Tuesday, February 2, 2010

Super Brands in Super Bowl


Let the hype begin. With nearly 150 million viewers, the Super Bowl is the marketing event of the year, with some of the best and worst thinking brand marketers have to offer on display. Marketers can make news simply by NOT advertising in the Super Bowl (Fedex, Pepsi, GM). Others are making news by how they leverage their $2.5-$3.0 investment outside of the event itself.

What sometimes is lost is the strategy impetus for promoting the brand in this high profile way. Does the Super Bowl offer a unique opportunity to build equity with customers and prospects? This Ad Age article provides some interesting perspective on brands favored by the fans of each competing team. Even more interesting, the brands favored by likely watchers compared to non-watchers.
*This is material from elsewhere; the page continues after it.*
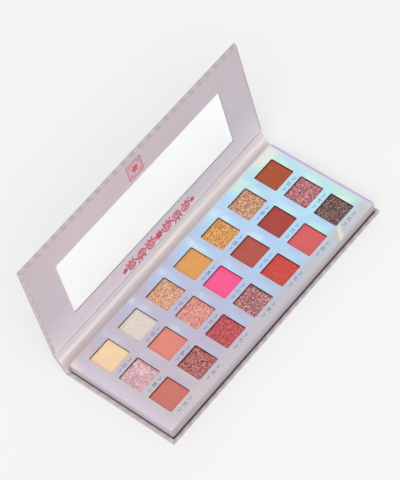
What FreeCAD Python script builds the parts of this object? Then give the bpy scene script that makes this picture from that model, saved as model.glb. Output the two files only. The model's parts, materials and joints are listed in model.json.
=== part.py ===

"That anticipated audience may be big, but it's still not even half the country. So who are all those holdouts? According to ARS they over-index both as white and African-American. They're less likely to have children. Some 67% are female, and they tend to dislike advertising more than average. People in the West are also more likely not to watch, which isn't surprising given that the NFL abandoned Los Angeles years ago."

"Likely watchers are also predominantly iPhone users and over-index for Budweiser, which is a good thing given it's the game's biggest advertiser. Non-watchers prefer Sam Adams and Coors and the Droid. Watchers like Ford and GMC. Non-watchers like Honda, Nissan and Toyota. In general, Super Bowl watchers tend to overindex as loyalists of American car brands, while non-watchers overindex for foreign makes.
"

Which brand(s) do you think are using their $3.0 million or more investment strategically to support their business and brand objectives? Which are not?